The Company was incorporated in the Cayman Islands on July 15, 2009 as an exempted company with limited liability under the Companies Law, Cap 22 (Law 3 of 1961, as consolidated and revised) of the Cayman Islands. The address of the Company’s registered office is Walkers Corporate Services Limited, Walker House, 87 Mary Street, George Town, Grand Cayman KY1-9005, Cayman Islands. The Company’s principal place of business in Hong Kong registered under Part XI of the Hong Kong Companies Ordinance is Level 28, Three Pacific Place, 1 Queen’s Road East, Hong Kong.
The Group owns and operates The Venetian Macao Resort Hotel (“The Venetian Macao”), which anchors the Cotai Strip, the Group’s master-planned development of integrated resort properties in Macao. In August 2008, the Group opened The Plaza Macao, which is located adjacent and connected to The Venetian Macao. The Plaza Macao is an integrated resort that includes the Four Seasons Hotel Macao, the Plaza Casino, the Shoppes at Four Seasons and Paiza Mansions (which opened in July 2009). The Plaza Macao will also feature an apart-hotel tower consisting of Four Seasons-serviced and -branded luxury apartment-hotel units and common areas. The Group also owns and operates the Sands Macao, the first Las Vegas-style casino in Macao, situated on the Macao peninsula near the New Macau Maritime Ferry Terminal. In April 2012, the Group opened the first phase of the Sands Cotai Central integrated resort, which is part of the Cotai Strip development. The Group’s other ancillary services include ferry operations and other related operations.

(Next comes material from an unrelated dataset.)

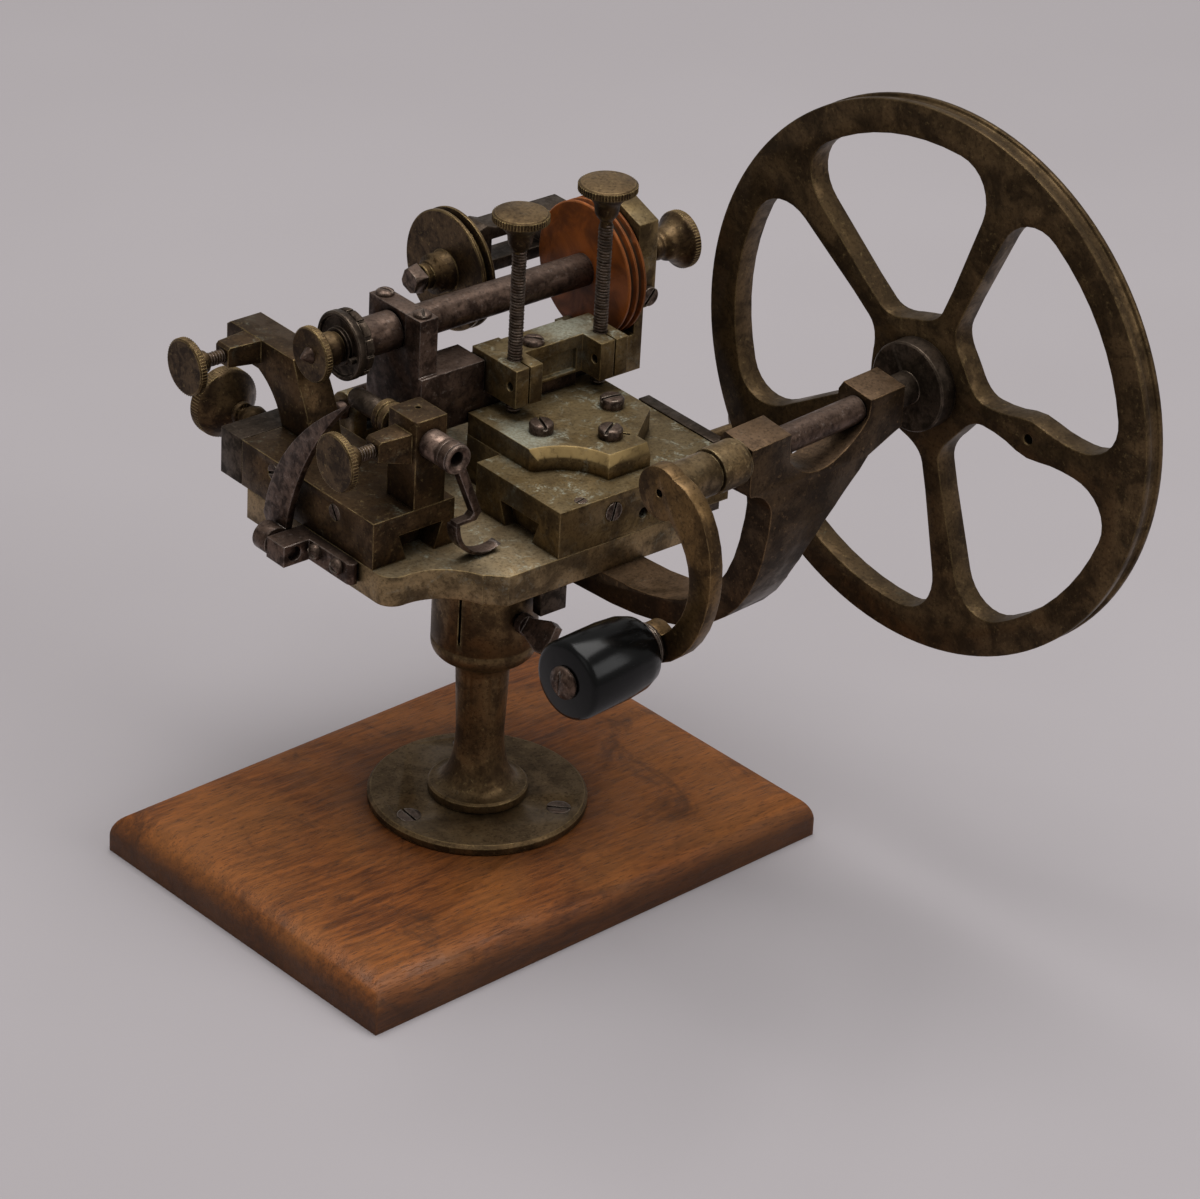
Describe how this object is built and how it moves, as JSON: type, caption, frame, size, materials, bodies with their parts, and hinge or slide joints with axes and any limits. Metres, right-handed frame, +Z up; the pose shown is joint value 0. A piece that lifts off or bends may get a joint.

The Company’s shares were listed on the Main Board of the Stock Exchange of Hong Kong Limited on November 30, 2009.
The unaudited condensed consolidated interim financial information (the “Interim Financial Information”) is presented in United States dollars (“US$”), unless otherwise stated. The Interim Financial Information was approved and authorized for issue by the Board of Directors of the Company on August 27, 2012.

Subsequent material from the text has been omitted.